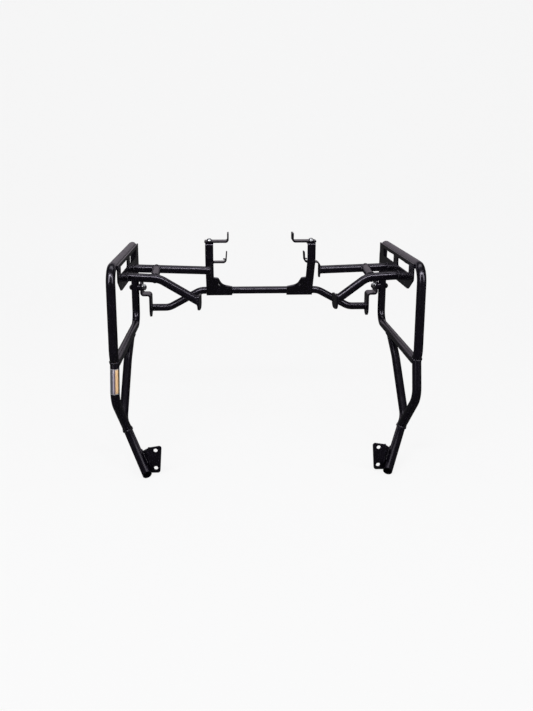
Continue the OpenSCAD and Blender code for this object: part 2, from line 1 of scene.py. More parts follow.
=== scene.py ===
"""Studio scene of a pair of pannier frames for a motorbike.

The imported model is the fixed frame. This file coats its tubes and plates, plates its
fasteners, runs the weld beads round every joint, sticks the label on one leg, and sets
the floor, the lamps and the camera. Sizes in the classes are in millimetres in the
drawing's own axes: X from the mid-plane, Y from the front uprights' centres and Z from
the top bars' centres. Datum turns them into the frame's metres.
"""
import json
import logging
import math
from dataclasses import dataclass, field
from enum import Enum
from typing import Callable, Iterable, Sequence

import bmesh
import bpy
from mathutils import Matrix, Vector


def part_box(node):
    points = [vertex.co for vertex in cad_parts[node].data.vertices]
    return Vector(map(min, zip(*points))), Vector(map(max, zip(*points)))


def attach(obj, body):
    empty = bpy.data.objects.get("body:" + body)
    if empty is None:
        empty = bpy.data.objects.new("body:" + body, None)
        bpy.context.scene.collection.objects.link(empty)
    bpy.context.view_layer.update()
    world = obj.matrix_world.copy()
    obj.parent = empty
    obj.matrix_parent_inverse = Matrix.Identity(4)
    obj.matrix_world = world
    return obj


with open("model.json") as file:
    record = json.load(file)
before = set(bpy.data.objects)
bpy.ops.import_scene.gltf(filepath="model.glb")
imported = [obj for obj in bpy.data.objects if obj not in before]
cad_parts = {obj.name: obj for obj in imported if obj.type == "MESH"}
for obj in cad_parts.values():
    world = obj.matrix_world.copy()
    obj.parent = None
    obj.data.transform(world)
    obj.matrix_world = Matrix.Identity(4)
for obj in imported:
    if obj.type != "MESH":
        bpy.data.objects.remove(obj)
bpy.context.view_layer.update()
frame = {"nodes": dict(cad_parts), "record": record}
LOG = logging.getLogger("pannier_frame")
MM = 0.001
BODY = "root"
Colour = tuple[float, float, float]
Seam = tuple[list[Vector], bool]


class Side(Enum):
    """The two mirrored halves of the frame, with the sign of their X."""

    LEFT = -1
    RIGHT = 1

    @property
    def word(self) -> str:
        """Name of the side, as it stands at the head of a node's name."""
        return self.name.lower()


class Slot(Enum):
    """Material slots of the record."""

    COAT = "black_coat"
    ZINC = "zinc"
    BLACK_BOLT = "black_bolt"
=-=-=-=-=
### DO THIS
Without changing a word, restate the whole listing.

### WRITTEN SOLUTION
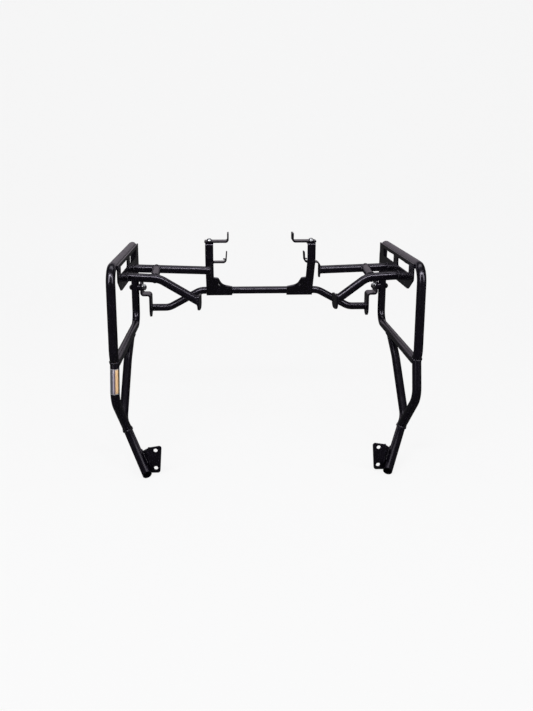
Continue the OpenSCAD and Blender code for this object: part 2, from line 1 of scene.py. More parts follow.
=== scene.py ===
"""Studio scene of a pair of pannier frames for a motorbike.

The imported model is the fixed frame. This file coats its tubes and plates, plates its
fasteners, runs the weld beads round every joint, sticks the label on one leg, and sets
the floor, the lamps and the camera. Sizes in the classes are in millimetres in the
drawing's own axes: X from the mid-plane, Y from the front uprights' centres and Z from
the top bars' centres. Datum turns them into the frame's metres.
"""
import json
import logging
import math
from dataclasses import dataclass, field
from enum import Enum
from typing import Callable, Iterable, Sequence

import bmesh
import bpy
from mathutils import Matrix, Vector


def part_box(node):
    points = [vertex.co for vertex in cad_parts[node].data.vertices]
    return Vector(map(min, zip(*points))), Vector(map(max, zip(*points)))


def attach(obj, body):
    empty = bpy.data.objects.get("body:" + body)
    if empty is None:
        empty = bpy.data.objects.new("body:" + body, None)
        bpy.context.scene.collection.objects.link(empty)
    bpy.context.view_layer.update()
    world = obj.matrix_world.copy()
    obj.parent = empty
    obj.matrix_parent_inverse = Matrix.Identity(4)
    obj.matrix_world = world
    return obj


with open("model.json") as file:
    record = json.load(file)
before = set(bpy.data.objects)
bpy.ops.import_scene.gltf(filepath="model.glb")
imported = [obj for obj in bpy.data.objects if obj not in before]
cad_parts = {obj.name: obj for obj in imported if obj.type == "MESH"}
for obj in cad_parts.values():
    world = obj.matrix_world.copy()
    obj.parent = None
    obj.data.transform(world)
    obj.matrix_world = Matrix.Identity(4)
for obj in imported:
    if obj.type != "MESH":
        bpy.data.objects.remove(obj)
bpy.context.view_layer.update()
frame = {"nodes": dict(cad_parts), "record": record}
LOG = logging.getLogger("pannier_frame")
MM = 0.001
BODY = "root"
Colour = tuple[float, float, float]
Seam = tuple[list[Vector], bool]


class Side(Enum):
    """The two mirrored halves of the frame, with the sign of their X."""

    LEFT = -1
    RIGHT = 1

    @property
    def word(self) -> str:
        """Name of the side, as it stands at the head of a node's name."""
        return self.name.lower()


class Slot(Enum):
    """Material slots of the record."""

    COAT = "black_coat"
    ZINC = "zinc"
    BLACK_BOLT = "black_bolt"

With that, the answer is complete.